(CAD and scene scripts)
# # # # #
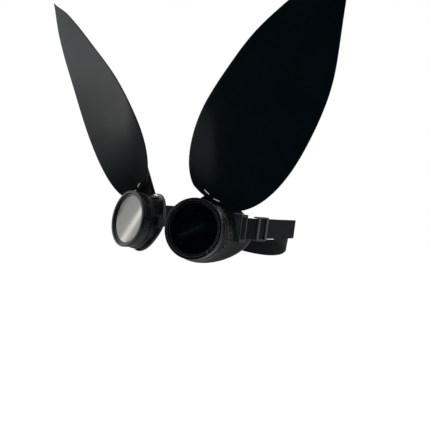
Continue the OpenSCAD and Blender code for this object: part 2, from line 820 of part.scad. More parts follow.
// Stations of the left half of the head strap, from the seam in the slide to the back
seam = turn_point(-layer_half) + strap_dir * (seam_at + seam_gap);
seam_point = from_lug([seam.x, seam.y, 0]);
oval = turn_point(-layer_half) + strap_dir * (seam_at + head_straight);
oval_point = from_lug([oval.x, oval.y, 0]);
head_half = concat([seam_point], [for (k = [0 : head_stations])
    let (u = 90 * k / head_stations)
    [
        oval_point.x * cos(u),
        oval_point.y + (head_depth - oval_point.y) * sin(u),
        oval_point.z - head_drop * pow(sin(u), head_drop_share)
    ]
]);
head_path = concat(
    head_half,
    [for (k = [len(head_half) - 2 : -1 : 0]) [-head_half[k].x, head_half[k].y, head_half[k].z]]
);

module head_strap() {
    last = len(head_path) - 1;
    color(dark) polyhedron(
        points = [for (side = [0.5, -0.5]) for (i = [0 : last])
            let (
                raw = head_path[min(i + 1, last)] - head_path[max(i - 1, 0)],
                dir = raw / norm(raw),
                flat = norm([raw.x, raw.y]),
                level = [raw.y, -raw.x, 0] / flat,
                steep = [-dir.z * raw.x, -dir.z * raw.y, flat * flat / norm(raw)] / flat,
                roll = head_roll * (1 - max(0, min(i, last - i) - 1) / head_stations),
                out = level * cos(roll) - steep * sin(roll),
                up = steep * cos(roll) + level * sin(roll)
            )
            for (k = [-0.5, 0.5]) head_path[i] + out * web_t * side + up * web_w * k
        ],
        faces = skin(last, 1, false)
    );
}

lens_ring(1);  // left_lens_ring
lens_ring(-1);  // right_lens_ring
lens(1);  // left_lens
lens(-1);  // right_lens
lens_gasket(1);  // left_lens_gasket
lens_gasket(-1);  // right_lens_gasket
eye_cup(1);  // left_eye_cup
eye_cup(-1);  // right_eye_cup
rim_seal(1);  // left_rim_seal
rim_seal(-1);  // right_rim_seal
nose_link();
bridge_pin(1);  // left_bridge_pin
bridge_pin(-1);  // right_bridge_pin
ear(1);  // left_ear
ear(-1);  // right_ear
ear_bracket(1);  // left_ear_bracket
ear_bracket(-1);  // right_ear_bracket
ear_staples(1);  // left_ear_staples
ear_staples(-1);  // right_ear_staples
ear_rivets(1);  // left_ear_rivets
ear_rivets(-1);  // right_ear_rivets
strap_end(1);  // left_strap_end
strap_end(-1);  // right_strap_end
strap_slide(1);  // left_strap_slide
strap_slide(-1);  // right_strap_slide
head_strap();
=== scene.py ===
import json

import bmesh
import bpy
import numpy as np
from mathutils import Matrix, Vector


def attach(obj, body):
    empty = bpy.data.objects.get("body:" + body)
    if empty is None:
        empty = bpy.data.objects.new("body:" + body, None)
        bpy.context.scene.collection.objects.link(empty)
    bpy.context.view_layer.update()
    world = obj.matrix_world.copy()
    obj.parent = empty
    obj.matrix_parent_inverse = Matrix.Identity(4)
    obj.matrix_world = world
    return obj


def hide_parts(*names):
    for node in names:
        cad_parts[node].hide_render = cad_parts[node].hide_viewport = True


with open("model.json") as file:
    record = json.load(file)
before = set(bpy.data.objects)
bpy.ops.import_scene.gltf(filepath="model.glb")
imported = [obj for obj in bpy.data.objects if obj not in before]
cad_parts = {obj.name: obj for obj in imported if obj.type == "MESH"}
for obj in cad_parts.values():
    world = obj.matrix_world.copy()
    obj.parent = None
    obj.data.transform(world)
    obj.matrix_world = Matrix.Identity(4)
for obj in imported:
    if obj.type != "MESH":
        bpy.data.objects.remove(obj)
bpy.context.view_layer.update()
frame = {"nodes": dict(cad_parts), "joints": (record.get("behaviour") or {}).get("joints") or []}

# Camera
# A 43.95 mm lens on a 36 mm sensor, in front of the goggles and to the wearer's left, looking a
# little upward. It was fitted to both ring faces, both ears and the strap slide.
camera_eye = Vector((0.33824, -0.39730, -0.01637))
camera_right = Vector((0.80907, 0.56159, 0.17331))
camera_up = Vector((-0.10573, -0.15099, 0.98287))
camera_back = Vector((0.57814, -0.81352, -0.06279))
focal_px = 525
picture_px = 430
sensor_mm = 36

camera = bpy.data.objects.new("camera", bpy.data.cameras.new("camera"))
camera.data.sensor_width = sensor_mm
camera.data.lens = sensor_mm * focal_px / picture_px
camera.data.clip_start = 0.01
turn = Matrix((camera_right, camera_up, camera_back)).transposed()
camera.matrix_world = Matrix.Translation(camera_eye) @ turn.to_4x4()
bpy.context.scene.collection.objects.link(camera)
bpy.context.scene.camera = camera
bpy.context.scene.view_settings.view_transform = "Standard"


# Studio
# A pale floor and a white surround, glowing cards mostly on the wearer's right and overhead, and
# black cards in front, below, beside and behind, which keep the gloss that faces them dark.
class Wire:
    """One value on its way through a material: an output socket whose sums and products add Math
    nodes."""

    def __init__(self, socket):
        self.socket = socket

    def node(self, kind, settings=None, **inputs):
        """Adds a node, sets its own settings first, then its sockets by name (spaces as _) or as i0, i1."""
        made = self.socket.id_data.nodes.new(kind)
        for name, value in (settings or {}).items():
            setattr(made, name, value)
        for name, value in inputs.items():
            key = int(name[1:]) if name[1:].isdigit() else name.replace("_", " ")
            join(value, made.inputs[key])
        return [Wire(s) for s in made.outputs if s.enabled]

    def math(self, operation, *others):
        values = {f"i{k}": v for k, v in enumerate((self, *others))}
        return self.node("ShaderNodeMath", {"operation": operation}, **values)[0]

    def blend(self, a, b):
        """Colour a where this value is 0 and b where it is 1."""
        return self.node("ShaderNodeMix", {"data_type": "RGBA"}, i0=self, i6=a, i7=b)[0]

    def __add__(self, other):
        return self.math("ADD", other)

    def __radd__(self, other):
        return self.math("ADD", other)

    def __sub__(self, other):
        return self.math("SUBTRACT", other)

    def __rsub__(self, other):
        return (self * -1).math("ADD", other)

    def __mul__(self, other):
        return self.math("MULTIPLY", other)

    def __rmul__(self, other):
        return self.math("MULTIPLY", other)


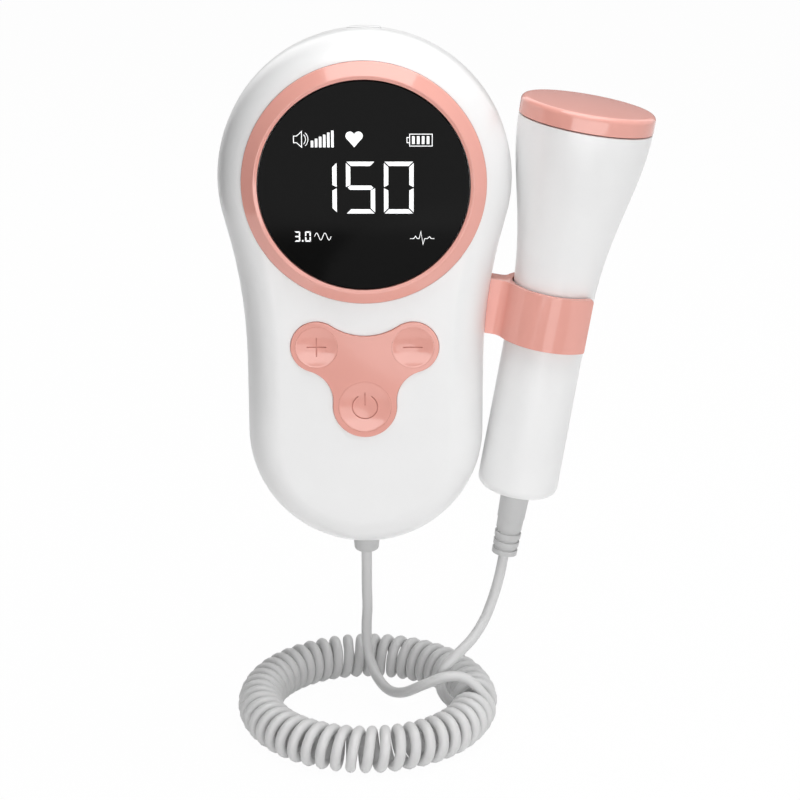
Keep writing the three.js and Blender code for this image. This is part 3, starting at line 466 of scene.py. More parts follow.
# # # # #
**Exercise directions**
Above are some records; extract every one of them exactly.

**The result**
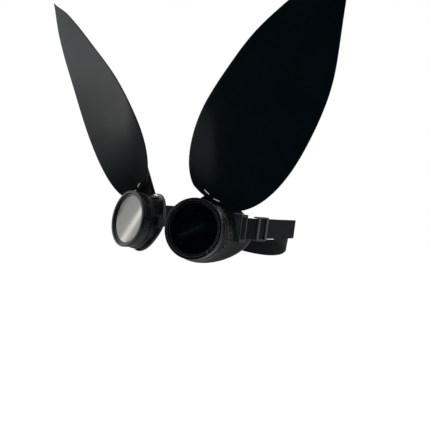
Continue the OpenSCAD and Blender code for this object: part 2, from line 820 of part.scad. More parts follow.
// Stations of the left half of the head strap, from the seam in the slide to the back
seam = turn_point(-layer_half) + strap_dir * (seam_at + seam_gap);
seam_point = from_lug([seam.x, seam.y, 0]);
oval = turn_point(-layer_half) + strap_dir * (seam_at + head_straight);
oval_point = from_lug([oval.x, oval.y, 0]);
head_half = concat([seam_point], [for (k = [0 : head_stations])
    let (u = 90 * k / head_stations)
    [
        oval_point.x * cos(u),
        oval_point.y + (head_depth - oval_point.y) * sin(u),
        oval_point.z - head_drop * pow(sin(u), head_drop_share)
    ]
]);
head_path = concat(
    head_half,
    [for (k = [len(head_half) - 2 : -1 : 0]) [-head_half[k].x, head_half[k].y, head_half[k].z]]
);

module head_strap() {
    last = len(head_path) - 1;
    color(dark) polyhedron(
        points = [for (side = [0.5, -0.5]) for (i = [0 : last])
            let (
                raw = head_path[min(i + 1, last)] - head_path[max(i - 1, 0)],
                dir = raw / norm(raw),
                flat = norm([raw.x, raw.y]),
                level = [raw.y, -raw.x, 0] / flat,
                steep = [-dir.z * raw.x, -dir.z * raw.y, flat * flat / norm(raw)] / flat,
                roll = head_roll * (1 - max(0, min(i, last - i) - 1) / head_stations),
                out = level * cos(roll) - steep * sin(roll),
                up = steep * cos(roll) + level * sin(roll)
            )
            for (k = [-0.5, 0.5]) head_path[i] + out * web_t * side + up * web_w * k
        ],
        faces = skin(last, 1, false)
    );
}

lens_ring(1);  // left_lens_ring
lens_ring(-1);  // right_lens_ring
lens(1);  // left_lens
lens(-1);  // right_lens
lens_gasket(1);  // left_lens_gasket
lens_gasket(-1);  // right_lens_gasket
eye_cup(1);  // left_eye_cup
eye_cup(-1);  // right_eye_cup
rim_seal(1);  // left_rim_seal
rim_seal(-1);  // right_rim_seal
nose_link();
bridge_pin(1);  // left_bridge_pin
bridge_pin(-1);  // right_bridge_pin
ear(1);  // left_ear
ear(-1);  // right_ear
ear_bracket(1);  // left_ear_bracket
ear_bracket(-1);  // right_ear_bracket
ear_staples(1);  // left_ear_staples
ear_staples(-1);  // right_ear_staples
ear_rivets(1);  // left_ear_rivets
ear_rivets(-1);  // right_ear_rivets
strap_end(1);  // left_strap_end
strap_end(-1);  // right_strap_end
strap_slide(1);  // left_strap_slide
strap_slide(-1);  // right_strap_slide
head_strap();
=== scene.py ===
import json

import bmesh
import bpy
import numpy as np
from mathutils import Matrix, Vector


def attach(obj, body):
    empty = bpy.data.objects.get("body:" + body)
    if empty is None:
        empty = bpy.data.objects.new("body:" + body, None)
        bpy.context.scene.collection.objects.link(empty)
    bpy.context.view_layer.update()
    world = obj.matrix_world.copy()
    obj.parent = empty
    obj.matrix_parent_inverse = Matrix.Identity(4)
    obj.matrix_world = world
    return obj


def hide_parts(*names):
    for node in names:
        cad_parts[node].hide_render = cad_parts[node].hide_viewport = True


with open("model.json") as file:
    record = json.load(file)
before = set(bpy.data.objects)
bpy.ops.import_scene.gltf(filepath="model.glb")
imported = [obj for obj in bpy.data.objects if obj not in before]
cad_parts = {obj.name: obj for obj in imported if obj.type == "MESH"}
for obj in cad_parts.values():
    world = obj.matrix_world.copy()
    obj.parent = None
    obj.data.transform(world)
    obj.matrix_world = Matrix.Identity(4)
for obj in imported:
    if obj.type != "MESH":
        bpy.data.objects.remove(obj)
bpy.context.view_layer.update()
frame = {"nodes": dict(cad_parts), "joints": (record.get("behaviour") or {}).get("joints") or []}

# Camera
# A 43.95 mm lens on a 36 mm sensor, in front of the goggles and to the wearer's left, looking a
# little upward. It was fitted to both ring faces, both ears and the strap slide.
camera_eye = Vector((0.33824, -0.39730, -0.01637))
camera_right = Vector((0.80907, 0.56159, 0.17331))
camera_up = Vector((-0.10573, -0.15099, 0.98287))
camera_back = Vector((0.57814, -0.81352, -0.06279))
focal_px = 525
picture_px = 430
sensor_mm = 36

camera = bpy.data.objects.new("camera", bpy.data.cameras.new("camera"))
camera.data.sensor_width = sensor_mm
camera.data.lens = sensor_mm * focal_px / picture_px
camera.data.clip_start = 0.01
turn = Matrix((camera_right, camera_up, camera_back)).transposed()
camera.matrix_world = Matrix.Translation(camera_eye) @ turn.to_4x4()
bpy.context.scene.collection.objects.link(camera)
bpy.context.scene.camera = camera
bpy.context.scene.view_settings.view_transform = "Standard"


# Studio
# A pale floor and a white surround, glowing cards mostly on the wearer's right and overhead, and
# black cards in front, below, beside and behind, which keep the gloss that faces them dark.
class Wire:
    """One value on its way through a material: an output socket whose sums and products add Math
    nodes."""

    def __init__(self, socket):
        self.socket = socket

    def node(self, kind, settings=None, **inputs):
        """Adds a node, sets its own settings first, then its sockets by name (spaces as _) or as i0, i1."""
        made = self.socket.id_data.nodes.new(kind)
        for name, value in (settings or {}).items():
            setattr(made, name, value)
        for name, value in inputs.items():
            key = int(name[1:]) if name[1:].isdigit() else name.replace("_", " ")
            join(value, made.inputs[key])
        return [Wire(s) for s in made.outputs if s.enabled]

    def math(self, operation, *others):
        values = {f"i{k}": v for k, v in enumerate((self, *others))}
        return self.node("ShaderNodeMath", {"operation": operation}, **values)[0]

    def blend(self, a, b):
        """Colour a where this value is 0 and b where it is 1."""
        return self.node("ShaderNodeMix", {"data_type": "RGBA"}, i0=self, i6=a, i7=b)[0]

    def __add__(self, other):
        return self.math("ADD", other)

    def __radd__(self, other):
        return self.math("ADD", other)

    def __sub__(self, other):
        return self.math("SUBTRACT", other)

    def __rsub__(self, other):
        return (self * -1).math("ADD", other)

    def __mul__(self, other):
        return self.math("MULTIPLY", other)

    def __rmul__(self, other):
        return self.math("MULTIPLY", other)


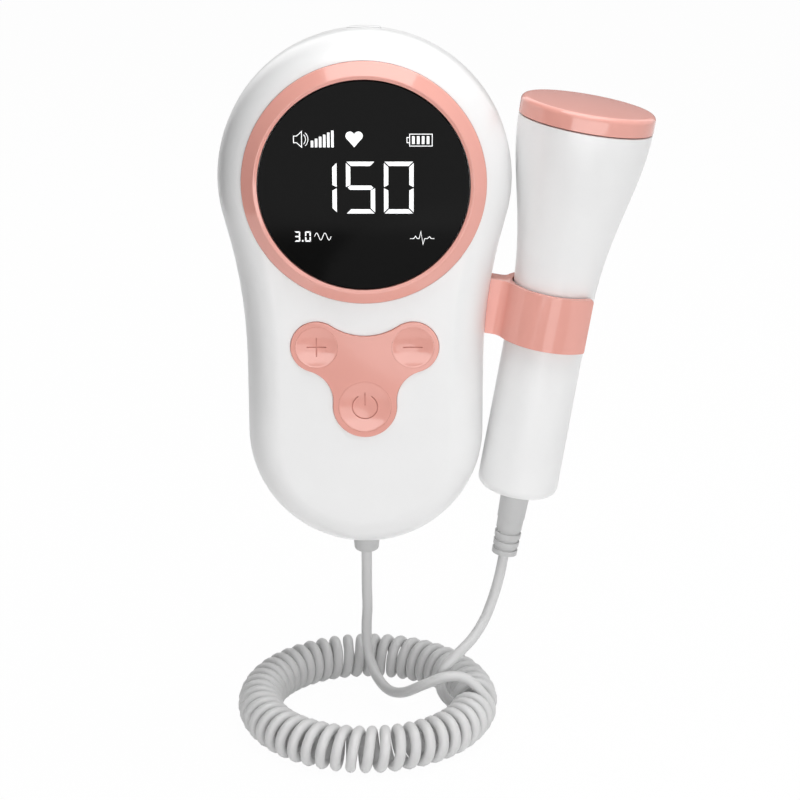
Keep writing the three.js and Blender code for this image. This is part 3, starting at line 466 of scene.py. More parts follow.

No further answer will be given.